About ten minutes later we’re on the highway and the driver pipes up again. He says we’re all getting off. I’m like, what the heck now?

He pulls up next to another taxi and they exchange a few words. We get out and the drivers help us haul our crap into the second taxi. After a parting glance, the first driver is gone like a fart in the wind.

Once in the second cab we get the story. Turns out, the first driver had called the second one an hour ago and told him to meet him there, on the highway. The second driver was always the one who was going to take us the rest of the way, apparently. We asked him if he did this often and how much he got paid. He said, yes, this was a common thing for him, and that he got paid 70RMB each time.

For a twenty minute ride, that’s not bad, but the first driver had collected 100 from us, 160 from the old man, and 120 from the other young Chinese guy. We then learned that the taxi driver is friends with a bus driver back at the bus stop, and that the bus actually got to the airport in one hour, not four. In fact, taxi drivers aren’t even legally allowed to be at the bus stop where we were picked up.

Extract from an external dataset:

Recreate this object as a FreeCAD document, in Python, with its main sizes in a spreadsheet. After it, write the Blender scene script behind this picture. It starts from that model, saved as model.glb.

The Taxi Relay Scam, ladies and gents.

Sometimes you just have to take off your clothes to really express how pissed you are....
Sometimes you just have to take off your clothes to really express how pissed you are….

And the one thing that happened on our last trip to Guilin also happened on our way out of the city. Though it wasn’t as bad, and much less elaborate, it still annoyed me.

Before hailing a cab we were assured of a certain price, or at least what a ride should cost, to our destination. The driver we got, however, only saw me as a white face with zeros attached somewhere. He wants a ridiculous amount, and when we counter he basically just says, foreigners are all rich, that what he’s asking is nothing. This is, sadly, a way of thinking here. It gets a lot of foreigners in tight spots. People just think we all have money. When you claim you don’t most won’t believe you.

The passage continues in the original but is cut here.